EXERCISE BRIEF. Look through the material below and copy exactly the lines from the line with "Continue the three.js" to the line with "obj.parent = empty", those two lines included.

DATASET.
^^^^^^^^

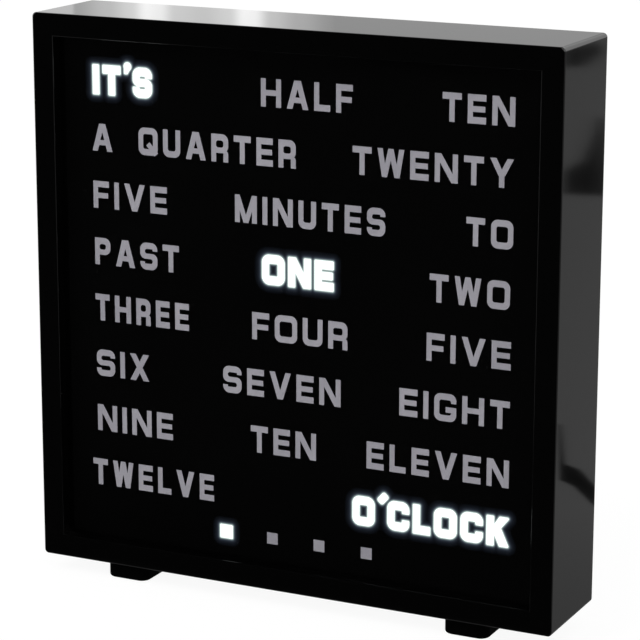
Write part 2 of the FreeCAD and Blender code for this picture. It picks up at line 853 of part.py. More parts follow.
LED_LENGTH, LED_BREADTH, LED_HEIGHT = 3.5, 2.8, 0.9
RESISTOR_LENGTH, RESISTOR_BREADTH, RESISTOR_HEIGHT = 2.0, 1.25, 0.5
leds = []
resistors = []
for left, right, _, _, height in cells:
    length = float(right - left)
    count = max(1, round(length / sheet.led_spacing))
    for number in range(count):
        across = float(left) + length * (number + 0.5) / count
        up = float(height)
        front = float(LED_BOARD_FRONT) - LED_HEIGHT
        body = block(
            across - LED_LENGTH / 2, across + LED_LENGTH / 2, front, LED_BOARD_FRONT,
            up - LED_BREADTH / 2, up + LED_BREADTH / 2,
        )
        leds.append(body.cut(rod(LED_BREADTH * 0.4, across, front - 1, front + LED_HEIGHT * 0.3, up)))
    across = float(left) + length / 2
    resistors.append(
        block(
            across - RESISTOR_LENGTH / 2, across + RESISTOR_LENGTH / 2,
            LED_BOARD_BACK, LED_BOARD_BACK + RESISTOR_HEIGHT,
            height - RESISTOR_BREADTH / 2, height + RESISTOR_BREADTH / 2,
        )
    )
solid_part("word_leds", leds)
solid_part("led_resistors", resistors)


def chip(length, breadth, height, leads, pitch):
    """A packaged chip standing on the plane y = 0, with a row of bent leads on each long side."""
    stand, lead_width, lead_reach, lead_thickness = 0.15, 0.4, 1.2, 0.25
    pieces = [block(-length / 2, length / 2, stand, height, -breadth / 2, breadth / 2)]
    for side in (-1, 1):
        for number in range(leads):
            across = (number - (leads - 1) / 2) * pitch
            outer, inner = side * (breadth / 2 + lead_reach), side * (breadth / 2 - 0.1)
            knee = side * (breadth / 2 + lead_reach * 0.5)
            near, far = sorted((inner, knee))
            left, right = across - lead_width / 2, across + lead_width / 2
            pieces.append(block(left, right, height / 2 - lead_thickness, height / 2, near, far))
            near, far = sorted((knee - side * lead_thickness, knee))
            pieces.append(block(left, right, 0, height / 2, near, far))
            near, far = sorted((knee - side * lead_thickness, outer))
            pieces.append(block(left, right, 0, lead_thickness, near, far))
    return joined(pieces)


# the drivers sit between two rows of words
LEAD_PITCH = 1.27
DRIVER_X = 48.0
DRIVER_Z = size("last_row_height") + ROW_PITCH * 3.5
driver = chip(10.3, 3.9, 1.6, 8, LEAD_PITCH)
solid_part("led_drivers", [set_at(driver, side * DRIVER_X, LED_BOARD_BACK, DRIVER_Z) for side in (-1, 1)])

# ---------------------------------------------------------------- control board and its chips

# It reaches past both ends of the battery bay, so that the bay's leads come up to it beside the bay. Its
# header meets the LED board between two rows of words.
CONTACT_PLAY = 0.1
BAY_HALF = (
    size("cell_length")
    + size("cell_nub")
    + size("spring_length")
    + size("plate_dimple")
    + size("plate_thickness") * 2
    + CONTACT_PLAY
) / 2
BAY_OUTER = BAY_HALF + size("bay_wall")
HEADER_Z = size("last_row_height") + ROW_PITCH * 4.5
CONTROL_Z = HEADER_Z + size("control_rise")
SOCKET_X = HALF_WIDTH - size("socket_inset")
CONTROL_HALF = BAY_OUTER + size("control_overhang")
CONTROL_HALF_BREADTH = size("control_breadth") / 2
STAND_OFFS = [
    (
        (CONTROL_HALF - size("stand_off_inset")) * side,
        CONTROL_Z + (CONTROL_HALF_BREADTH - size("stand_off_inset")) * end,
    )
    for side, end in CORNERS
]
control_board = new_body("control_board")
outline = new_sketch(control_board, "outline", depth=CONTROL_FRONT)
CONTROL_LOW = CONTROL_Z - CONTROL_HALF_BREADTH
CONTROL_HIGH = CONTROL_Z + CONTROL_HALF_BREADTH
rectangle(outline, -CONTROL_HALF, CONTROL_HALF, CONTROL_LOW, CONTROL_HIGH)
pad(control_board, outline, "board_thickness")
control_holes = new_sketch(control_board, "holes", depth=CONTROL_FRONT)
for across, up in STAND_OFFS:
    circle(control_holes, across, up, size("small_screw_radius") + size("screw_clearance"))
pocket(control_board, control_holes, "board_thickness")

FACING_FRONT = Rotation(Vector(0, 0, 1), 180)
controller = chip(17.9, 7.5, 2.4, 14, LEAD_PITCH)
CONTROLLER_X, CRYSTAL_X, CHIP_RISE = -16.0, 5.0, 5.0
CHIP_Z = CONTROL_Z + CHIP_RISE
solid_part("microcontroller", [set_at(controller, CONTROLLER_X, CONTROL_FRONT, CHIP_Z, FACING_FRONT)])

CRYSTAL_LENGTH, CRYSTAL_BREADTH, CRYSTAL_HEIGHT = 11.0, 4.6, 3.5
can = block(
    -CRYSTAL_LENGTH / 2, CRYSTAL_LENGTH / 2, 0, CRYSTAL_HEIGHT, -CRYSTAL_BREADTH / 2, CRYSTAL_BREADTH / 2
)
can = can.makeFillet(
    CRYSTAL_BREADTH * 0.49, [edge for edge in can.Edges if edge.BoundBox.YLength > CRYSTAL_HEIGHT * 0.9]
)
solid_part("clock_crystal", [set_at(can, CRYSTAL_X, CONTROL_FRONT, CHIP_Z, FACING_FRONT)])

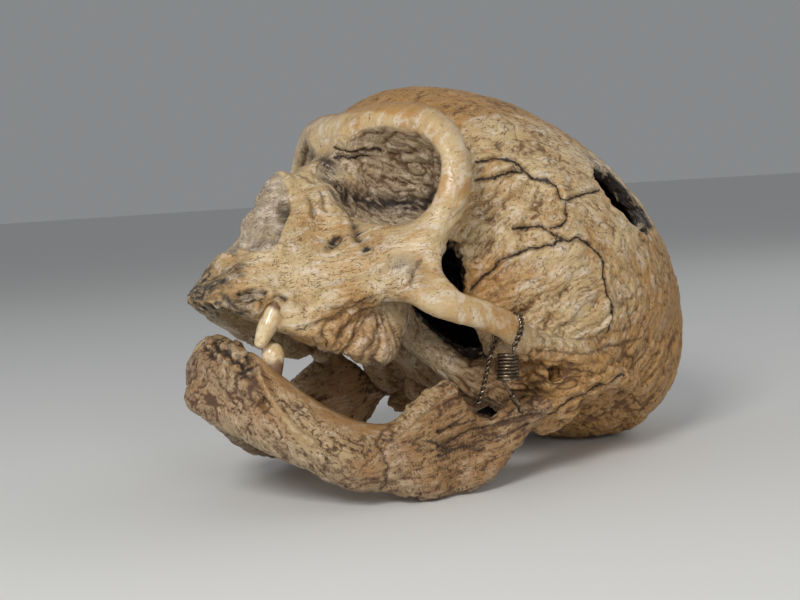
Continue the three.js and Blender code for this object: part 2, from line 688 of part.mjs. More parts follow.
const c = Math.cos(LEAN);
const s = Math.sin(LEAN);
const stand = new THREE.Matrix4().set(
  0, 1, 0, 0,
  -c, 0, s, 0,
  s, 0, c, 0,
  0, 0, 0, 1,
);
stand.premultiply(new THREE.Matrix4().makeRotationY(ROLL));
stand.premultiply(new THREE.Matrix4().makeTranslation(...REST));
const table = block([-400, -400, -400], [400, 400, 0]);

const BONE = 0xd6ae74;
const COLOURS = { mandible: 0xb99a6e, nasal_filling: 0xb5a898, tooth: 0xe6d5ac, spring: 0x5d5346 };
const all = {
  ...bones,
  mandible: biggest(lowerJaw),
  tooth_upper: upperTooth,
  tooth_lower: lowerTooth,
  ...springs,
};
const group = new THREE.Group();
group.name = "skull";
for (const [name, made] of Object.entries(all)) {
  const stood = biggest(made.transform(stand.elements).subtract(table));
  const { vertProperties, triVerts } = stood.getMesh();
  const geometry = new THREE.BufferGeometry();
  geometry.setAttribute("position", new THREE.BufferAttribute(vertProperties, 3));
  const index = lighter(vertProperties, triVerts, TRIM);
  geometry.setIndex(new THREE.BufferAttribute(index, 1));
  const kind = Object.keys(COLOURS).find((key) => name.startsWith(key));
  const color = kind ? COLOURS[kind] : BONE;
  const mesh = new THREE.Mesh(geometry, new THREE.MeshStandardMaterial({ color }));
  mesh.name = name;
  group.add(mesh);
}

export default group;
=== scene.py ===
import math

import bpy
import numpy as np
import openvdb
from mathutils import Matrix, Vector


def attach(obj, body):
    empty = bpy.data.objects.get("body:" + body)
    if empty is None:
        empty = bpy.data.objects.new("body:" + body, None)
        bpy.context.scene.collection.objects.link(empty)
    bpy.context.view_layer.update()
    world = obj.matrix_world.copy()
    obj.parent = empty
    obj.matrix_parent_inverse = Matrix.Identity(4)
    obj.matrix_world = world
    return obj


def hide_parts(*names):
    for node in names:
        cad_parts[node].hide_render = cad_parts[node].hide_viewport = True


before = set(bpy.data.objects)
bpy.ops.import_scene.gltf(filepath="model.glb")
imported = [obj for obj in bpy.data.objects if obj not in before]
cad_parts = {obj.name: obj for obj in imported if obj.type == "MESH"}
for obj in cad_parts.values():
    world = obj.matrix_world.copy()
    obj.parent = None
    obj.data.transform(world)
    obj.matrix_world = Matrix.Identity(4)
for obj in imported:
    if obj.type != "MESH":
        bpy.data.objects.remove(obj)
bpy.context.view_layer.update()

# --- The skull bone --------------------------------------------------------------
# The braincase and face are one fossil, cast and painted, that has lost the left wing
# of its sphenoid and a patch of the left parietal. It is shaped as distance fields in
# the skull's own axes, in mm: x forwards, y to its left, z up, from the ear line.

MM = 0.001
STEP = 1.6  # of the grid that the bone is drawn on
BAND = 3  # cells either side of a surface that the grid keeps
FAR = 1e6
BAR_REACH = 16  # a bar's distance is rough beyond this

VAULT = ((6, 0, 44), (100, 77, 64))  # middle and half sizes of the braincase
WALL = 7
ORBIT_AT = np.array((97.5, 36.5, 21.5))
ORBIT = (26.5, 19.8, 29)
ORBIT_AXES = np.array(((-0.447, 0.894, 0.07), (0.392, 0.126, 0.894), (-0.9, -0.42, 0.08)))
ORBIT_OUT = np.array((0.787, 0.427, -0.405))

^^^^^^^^

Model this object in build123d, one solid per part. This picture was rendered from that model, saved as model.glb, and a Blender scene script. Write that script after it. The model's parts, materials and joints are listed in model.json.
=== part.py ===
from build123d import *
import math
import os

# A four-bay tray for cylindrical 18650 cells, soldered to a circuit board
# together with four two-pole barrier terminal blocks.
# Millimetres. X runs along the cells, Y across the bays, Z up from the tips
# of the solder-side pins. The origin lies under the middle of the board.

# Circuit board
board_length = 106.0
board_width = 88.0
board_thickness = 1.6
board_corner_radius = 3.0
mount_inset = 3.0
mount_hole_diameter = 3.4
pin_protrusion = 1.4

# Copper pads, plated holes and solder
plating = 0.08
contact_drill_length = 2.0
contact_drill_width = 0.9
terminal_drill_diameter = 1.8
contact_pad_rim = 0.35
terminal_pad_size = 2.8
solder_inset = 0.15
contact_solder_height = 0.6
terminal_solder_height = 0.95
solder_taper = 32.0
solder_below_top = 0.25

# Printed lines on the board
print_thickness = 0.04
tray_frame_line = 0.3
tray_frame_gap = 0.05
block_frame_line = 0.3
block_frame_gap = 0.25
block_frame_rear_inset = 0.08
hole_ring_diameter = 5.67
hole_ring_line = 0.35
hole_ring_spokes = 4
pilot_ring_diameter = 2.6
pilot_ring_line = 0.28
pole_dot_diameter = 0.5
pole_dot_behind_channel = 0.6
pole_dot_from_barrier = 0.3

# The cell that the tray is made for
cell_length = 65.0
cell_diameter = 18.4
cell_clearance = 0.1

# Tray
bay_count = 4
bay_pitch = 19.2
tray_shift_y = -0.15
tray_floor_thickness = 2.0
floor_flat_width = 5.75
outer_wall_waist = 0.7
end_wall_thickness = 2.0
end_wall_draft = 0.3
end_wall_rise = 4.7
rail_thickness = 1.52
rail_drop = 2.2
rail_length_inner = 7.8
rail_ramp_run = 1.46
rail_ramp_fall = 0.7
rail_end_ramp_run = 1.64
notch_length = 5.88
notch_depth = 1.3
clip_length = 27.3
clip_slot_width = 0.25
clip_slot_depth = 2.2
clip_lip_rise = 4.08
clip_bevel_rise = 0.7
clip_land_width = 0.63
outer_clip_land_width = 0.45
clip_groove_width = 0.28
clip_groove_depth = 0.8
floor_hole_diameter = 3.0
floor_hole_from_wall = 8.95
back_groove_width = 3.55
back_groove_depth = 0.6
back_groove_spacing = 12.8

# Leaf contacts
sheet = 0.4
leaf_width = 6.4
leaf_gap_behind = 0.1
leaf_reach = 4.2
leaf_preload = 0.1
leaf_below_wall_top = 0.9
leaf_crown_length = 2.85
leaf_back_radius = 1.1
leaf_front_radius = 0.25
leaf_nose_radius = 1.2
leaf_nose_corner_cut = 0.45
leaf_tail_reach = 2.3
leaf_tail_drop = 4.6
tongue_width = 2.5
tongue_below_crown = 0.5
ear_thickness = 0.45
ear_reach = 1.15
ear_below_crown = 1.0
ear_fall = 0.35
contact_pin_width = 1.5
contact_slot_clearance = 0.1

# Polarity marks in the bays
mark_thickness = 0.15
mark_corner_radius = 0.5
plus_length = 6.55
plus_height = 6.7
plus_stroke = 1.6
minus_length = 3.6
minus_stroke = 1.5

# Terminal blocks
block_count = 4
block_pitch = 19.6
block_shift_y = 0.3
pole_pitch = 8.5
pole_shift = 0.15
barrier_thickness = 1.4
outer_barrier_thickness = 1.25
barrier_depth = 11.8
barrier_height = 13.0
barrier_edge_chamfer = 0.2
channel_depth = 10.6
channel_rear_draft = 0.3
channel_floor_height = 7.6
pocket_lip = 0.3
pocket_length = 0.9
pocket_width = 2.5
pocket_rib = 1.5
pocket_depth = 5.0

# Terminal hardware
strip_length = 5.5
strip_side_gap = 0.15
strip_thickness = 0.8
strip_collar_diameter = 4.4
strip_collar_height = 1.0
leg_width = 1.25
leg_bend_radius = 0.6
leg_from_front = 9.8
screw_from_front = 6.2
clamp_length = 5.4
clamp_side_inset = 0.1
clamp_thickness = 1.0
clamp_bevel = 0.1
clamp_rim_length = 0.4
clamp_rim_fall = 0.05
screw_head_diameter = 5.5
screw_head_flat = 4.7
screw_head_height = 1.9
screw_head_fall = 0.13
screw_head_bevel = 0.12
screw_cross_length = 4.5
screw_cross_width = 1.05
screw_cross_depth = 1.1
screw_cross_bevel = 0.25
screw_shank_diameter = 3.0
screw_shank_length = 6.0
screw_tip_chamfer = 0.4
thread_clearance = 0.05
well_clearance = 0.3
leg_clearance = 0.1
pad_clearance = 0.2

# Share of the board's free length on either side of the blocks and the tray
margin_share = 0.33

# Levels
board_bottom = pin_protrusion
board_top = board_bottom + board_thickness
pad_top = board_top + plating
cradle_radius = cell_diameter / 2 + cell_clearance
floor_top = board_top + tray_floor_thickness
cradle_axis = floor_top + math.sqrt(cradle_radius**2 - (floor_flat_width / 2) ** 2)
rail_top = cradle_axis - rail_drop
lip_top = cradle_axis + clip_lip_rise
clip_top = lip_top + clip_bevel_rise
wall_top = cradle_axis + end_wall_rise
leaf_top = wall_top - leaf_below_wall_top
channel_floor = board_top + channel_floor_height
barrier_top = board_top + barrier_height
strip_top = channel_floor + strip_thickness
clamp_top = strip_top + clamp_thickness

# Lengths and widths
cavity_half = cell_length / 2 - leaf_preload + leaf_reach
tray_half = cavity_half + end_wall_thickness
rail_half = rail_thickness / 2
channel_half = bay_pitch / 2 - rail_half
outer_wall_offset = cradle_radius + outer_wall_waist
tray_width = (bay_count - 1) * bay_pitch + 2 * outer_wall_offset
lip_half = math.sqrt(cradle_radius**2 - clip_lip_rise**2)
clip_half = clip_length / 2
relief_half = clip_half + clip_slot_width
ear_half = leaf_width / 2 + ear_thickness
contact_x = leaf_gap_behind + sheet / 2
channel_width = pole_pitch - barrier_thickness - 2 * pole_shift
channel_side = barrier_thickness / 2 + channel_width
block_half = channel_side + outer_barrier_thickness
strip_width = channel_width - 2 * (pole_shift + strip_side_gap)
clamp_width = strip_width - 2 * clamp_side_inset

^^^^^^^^

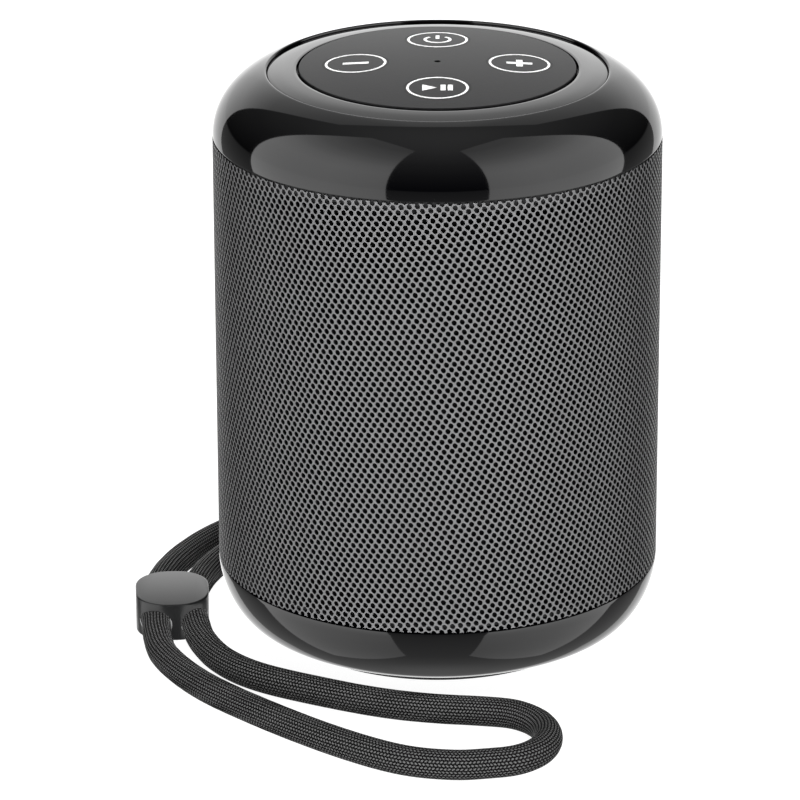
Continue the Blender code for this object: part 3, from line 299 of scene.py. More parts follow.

^^^^^^^^

TASK OUTPUT.
Continue the three.js and Blender code for this object: part 2, from line 688 of part.mjs. More parts follow.
const c = Math.cos(LEAN);
const s = Math.sin(LEAN);
const stand = new THREE.Matrix4().set(
  0, 1, 0, 0,
  -c, 0, s, 0,
  s, 0, c, 0,
  0, 0, 0, 1,
);
stand.premultiply(new THREE.Matrix4().makeRotationY(ROLL));
stand.premultiply(new THREE.Matrix4().makeTranslation(...REST));
const table = block([-400, -400, -400], [400, 400, 0]);

const BONE = 0xd6ae74;
const COLOURS = { mandible: 0xb99a6e, nasal_filling: 0xb5a898, tooth: 0xe6d5ac, spring: 0x5d5346 };
const all = {
  ...bones,
  mandible: biggest(lowerJaw),
  tooth_upper: upperTooth,
  tooth_lower: lowerTooth,
  ...springs,
};
const group = new THREE.Group();
group.name = "skull";
for (const [name, made] of Object.entries(all)) {
  const stood = biggest(made.transform(stand.elements).subtract(table));
  const { vertProperties, triVerts } = stood.getMesh();
  const geometry = new THREE.BufferGeometry();
  geometry.setAttribute("position", new THREE.BufferAttribute(vertProperties, 3));
  const index = lighter(vertProperties, triVerts, TRIM);
  geometry.setIndex(new THREE.BufferAttribute(index, 1));
  const kind = Object.keys(COLOURS).find((key) => name.startsWith(key));
  const color = kind ? COLOURS[kind] : BONE;
  const mesh = new THREE.Mesh(geometry, new THREE.MeshStandardMaterial({ color }));
  mesh.name = name;
  group.add(mesh);
}

export default group;
=== scene.py ===
import math

import bpy
import numpy as np
import openvdb
from mathutils import Matrix, Vector


def attach(obj, body):
    empty = bpy.data.objects.get("body:" + body)
    if empty is None:
        empty = bpy.data.objects.new("body:" + body, None)
        bpy.context.scene.collection.objects.link(empty)
    bpy.context.view_layer.update()
    world = obj.matrix_world.copy()
    obj.parent = empty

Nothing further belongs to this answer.